▸ **TASK PROMPT**: Search the records below for the word "bends" and show every line where it occurs.

——

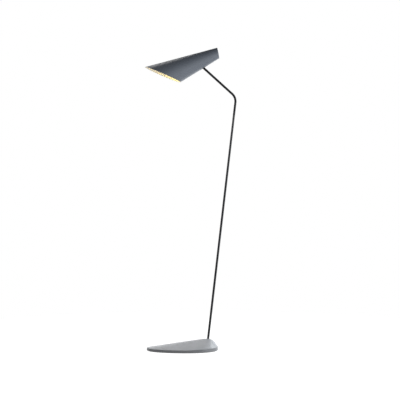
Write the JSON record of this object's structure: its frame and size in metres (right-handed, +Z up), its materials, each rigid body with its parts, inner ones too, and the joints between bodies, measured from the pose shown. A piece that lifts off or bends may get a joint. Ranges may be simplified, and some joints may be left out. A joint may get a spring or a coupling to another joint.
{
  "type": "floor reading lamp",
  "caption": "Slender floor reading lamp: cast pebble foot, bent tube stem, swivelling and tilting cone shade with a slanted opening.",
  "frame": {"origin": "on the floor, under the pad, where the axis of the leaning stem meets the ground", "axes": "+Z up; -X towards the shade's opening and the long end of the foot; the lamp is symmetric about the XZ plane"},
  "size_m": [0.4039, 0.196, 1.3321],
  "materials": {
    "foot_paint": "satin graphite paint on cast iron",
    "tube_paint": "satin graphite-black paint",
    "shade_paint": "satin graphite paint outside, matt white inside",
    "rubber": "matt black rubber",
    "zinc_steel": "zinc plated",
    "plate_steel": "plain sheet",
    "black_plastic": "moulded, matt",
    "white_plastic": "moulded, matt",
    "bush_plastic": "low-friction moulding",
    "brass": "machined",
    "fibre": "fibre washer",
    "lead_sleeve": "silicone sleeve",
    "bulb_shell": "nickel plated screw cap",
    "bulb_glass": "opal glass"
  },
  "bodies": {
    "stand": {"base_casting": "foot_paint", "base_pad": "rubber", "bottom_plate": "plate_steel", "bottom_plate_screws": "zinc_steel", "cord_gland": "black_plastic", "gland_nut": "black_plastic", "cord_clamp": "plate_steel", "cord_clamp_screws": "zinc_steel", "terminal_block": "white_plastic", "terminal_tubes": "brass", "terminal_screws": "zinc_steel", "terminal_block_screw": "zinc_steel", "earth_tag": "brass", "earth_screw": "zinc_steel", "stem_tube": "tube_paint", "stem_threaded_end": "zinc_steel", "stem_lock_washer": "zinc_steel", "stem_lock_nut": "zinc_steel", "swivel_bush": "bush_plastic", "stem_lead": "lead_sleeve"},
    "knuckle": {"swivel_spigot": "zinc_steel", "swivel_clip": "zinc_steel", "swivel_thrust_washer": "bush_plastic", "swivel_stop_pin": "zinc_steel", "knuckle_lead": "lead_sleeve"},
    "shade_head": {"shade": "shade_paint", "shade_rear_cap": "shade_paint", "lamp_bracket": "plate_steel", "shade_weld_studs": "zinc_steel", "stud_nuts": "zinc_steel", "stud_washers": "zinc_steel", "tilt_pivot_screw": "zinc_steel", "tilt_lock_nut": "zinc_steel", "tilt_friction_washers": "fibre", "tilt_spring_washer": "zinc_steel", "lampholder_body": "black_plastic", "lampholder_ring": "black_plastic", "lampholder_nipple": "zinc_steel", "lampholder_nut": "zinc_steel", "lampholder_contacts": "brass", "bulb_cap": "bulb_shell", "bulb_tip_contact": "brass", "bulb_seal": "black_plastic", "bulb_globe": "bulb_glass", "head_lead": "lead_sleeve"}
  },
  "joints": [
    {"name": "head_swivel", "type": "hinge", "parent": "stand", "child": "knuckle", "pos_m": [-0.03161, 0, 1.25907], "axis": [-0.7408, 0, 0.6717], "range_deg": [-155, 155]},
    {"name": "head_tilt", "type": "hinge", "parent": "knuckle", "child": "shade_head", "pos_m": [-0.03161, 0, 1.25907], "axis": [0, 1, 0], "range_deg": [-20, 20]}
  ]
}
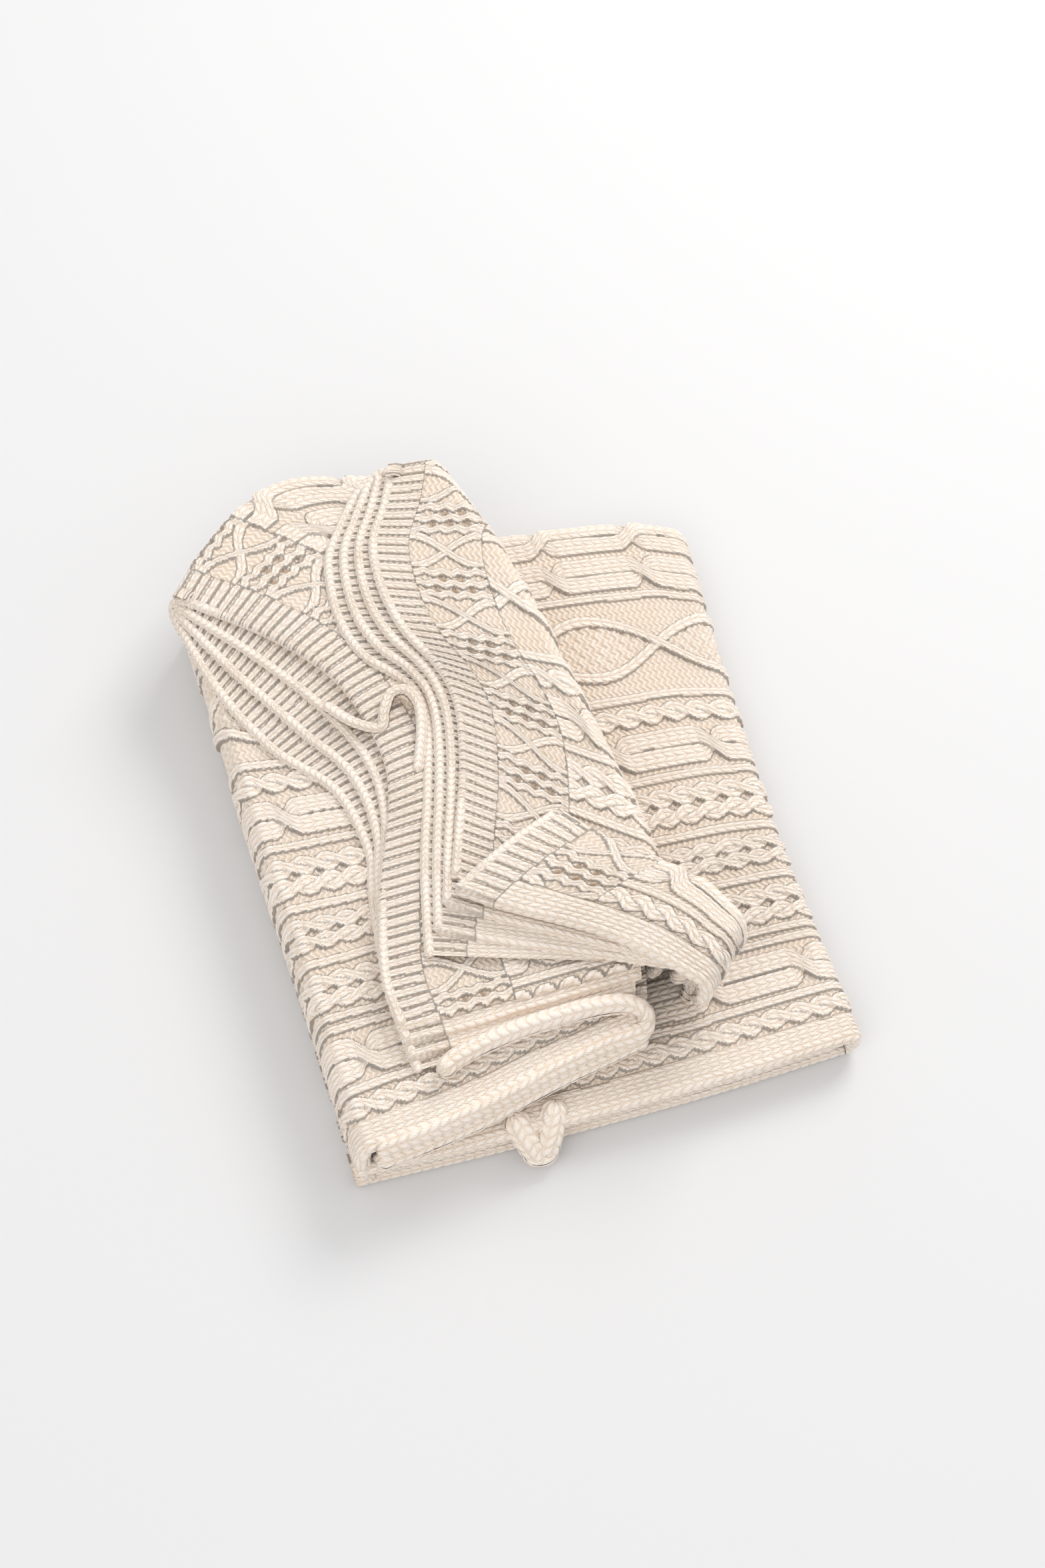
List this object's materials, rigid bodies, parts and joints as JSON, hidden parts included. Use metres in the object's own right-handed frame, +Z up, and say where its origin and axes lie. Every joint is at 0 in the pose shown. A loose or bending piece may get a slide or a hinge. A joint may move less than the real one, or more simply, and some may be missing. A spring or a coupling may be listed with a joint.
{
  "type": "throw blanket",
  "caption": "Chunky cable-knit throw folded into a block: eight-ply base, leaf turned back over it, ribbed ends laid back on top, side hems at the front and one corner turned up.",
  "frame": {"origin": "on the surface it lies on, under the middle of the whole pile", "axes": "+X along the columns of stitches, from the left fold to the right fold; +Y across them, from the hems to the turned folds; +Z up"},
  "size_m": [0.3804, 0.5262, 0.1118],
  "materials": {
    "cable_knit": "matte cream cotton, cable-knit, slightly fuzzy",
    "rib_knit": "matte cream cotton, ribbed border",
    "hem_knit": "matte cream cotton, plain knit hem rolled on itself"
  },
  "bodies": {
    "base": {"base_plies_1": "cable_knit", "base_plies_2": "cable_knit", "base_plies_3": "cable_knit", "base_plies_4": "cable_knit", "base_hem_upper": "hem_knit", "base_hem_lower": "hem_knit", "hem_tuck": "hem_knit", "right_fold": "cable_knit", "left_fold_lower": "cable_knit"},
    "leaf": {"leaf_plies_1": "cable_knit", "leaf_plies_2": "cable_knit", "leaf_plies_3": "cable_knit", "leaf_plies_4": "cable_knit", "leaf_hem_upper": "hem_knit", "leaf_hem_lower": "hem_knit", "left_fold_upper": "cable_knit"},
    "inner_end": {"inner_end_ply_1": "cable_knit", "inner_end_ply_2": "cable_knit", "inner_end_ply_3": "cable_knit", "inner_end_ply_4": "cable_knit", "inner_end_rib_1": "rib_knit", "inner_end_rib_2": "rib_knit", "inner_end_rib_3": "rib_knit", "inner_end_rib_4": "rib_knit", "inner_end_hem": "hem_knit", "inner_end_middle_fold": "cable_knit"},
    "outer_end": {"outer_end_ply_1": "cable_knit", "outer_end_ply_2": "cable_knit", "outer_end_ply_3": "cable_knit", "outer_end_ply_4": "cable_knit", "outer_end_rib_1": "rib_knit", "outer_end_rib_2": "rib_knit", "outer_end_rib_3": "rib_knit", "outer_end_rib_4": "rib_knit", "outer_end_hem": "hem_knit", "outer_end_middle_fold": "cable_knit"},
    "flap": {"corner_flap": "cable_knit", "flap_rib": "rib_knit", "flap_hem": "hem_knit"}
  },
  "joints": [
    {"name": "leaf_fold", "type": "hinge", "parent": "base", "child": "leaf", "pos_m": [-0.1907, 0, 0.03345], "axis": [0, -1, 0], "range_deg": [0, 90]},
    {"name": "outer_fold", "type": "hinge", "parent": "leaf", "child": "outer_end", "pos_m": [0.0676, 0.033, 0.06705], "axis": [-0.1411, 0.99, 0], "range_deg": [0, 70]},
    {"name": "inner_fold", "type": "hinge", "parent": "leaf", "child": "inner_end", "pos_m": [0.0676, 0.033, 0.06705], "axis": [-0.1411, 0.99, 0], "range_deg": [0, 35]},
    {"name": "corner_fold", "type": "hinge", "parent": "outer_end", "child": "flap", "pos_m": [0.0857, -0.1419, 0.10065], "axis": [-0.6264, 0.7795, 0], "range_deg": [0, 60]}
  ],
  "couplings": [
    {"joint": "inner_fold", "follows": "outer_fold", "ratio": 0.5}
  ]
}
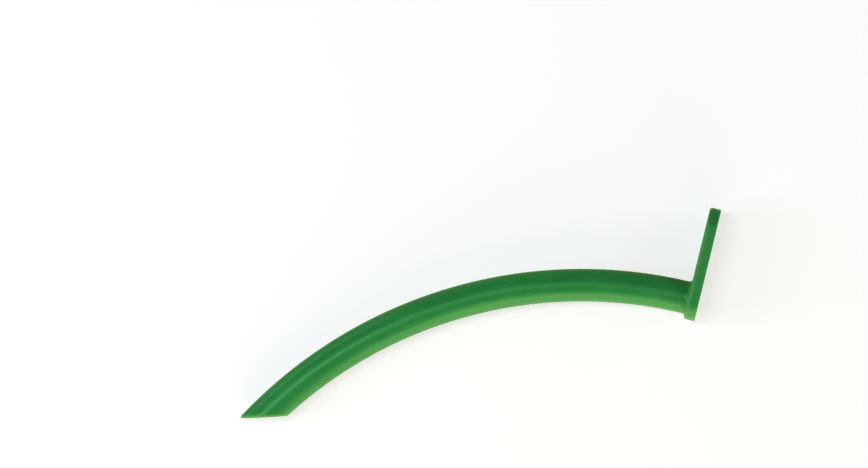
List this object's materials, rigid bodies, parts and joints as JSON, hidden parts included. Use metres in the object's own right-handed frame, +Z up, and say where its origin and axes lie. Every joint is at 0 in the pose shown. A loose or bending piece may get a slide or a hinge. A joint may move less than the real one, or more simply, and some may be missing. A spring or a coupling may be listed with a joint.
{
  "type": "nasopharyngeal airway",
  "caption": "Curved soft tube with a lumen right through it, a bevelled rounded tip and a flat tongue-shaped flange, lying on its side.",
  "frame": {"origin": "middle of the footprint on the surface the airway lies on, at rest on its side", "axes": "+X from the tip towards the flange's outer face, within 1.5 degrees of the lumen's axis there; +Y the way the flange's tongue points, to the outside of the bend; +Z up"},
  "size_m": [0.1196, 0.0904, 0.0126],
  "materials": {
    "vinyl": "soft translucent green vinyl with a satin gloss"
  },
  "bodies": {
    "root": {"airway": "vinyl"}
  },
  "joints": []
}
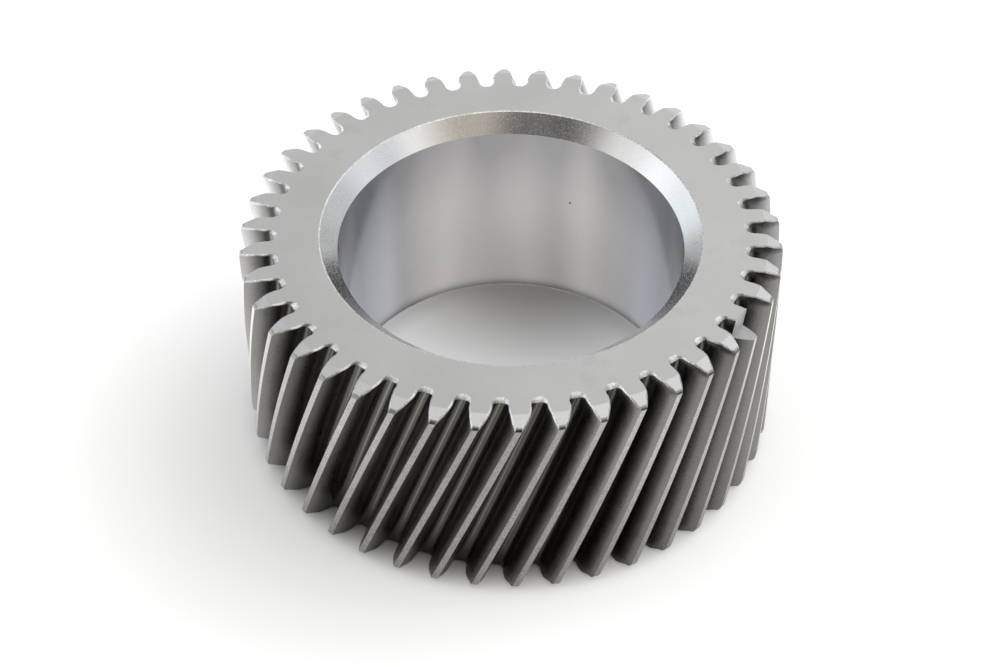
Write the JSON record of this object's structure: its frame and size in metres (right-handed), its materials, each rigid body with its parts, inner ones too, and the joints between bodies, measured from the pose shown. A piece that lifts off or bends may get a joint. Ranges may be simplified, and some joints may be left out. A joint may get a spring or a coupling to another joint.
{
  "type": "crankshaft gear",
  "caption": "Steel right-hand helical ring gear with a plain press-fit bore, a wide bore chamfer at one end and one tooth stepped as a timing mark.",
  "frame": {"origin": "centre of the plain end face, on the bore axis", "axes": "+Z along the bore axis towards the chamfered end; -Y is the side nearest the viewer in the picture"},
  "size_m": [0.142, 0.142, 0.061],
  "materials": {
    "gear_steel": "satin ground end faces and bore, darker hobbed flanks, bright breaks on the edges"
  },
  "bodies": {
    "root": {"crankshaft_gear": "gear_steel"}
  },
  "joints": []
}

——

▸ **EXERCISE ANSWER**:
Write the JSON record of this object's structure: its frame and size in metres (right-handed, +Z up), its materials, each rigid body with its parts, inner ones too, and the joints between bodies, measured from the pose shown. A piece that lifts off or bends may get a joint. Ranges may be simplified, and some joints may be left out. A joint may get a spring or a coupling to another joint.
Write the JSON record of this object's structure: its frame and size in metres (right-handed), its materials, each rigid body with its parts, inner ones too, and the joints between bodies, measured from the pose shown. A piece that lifts off or bends may get a joint. Ranges may be simplified, and some joints may be left out. A joint may get a spring or a coupling to another joint.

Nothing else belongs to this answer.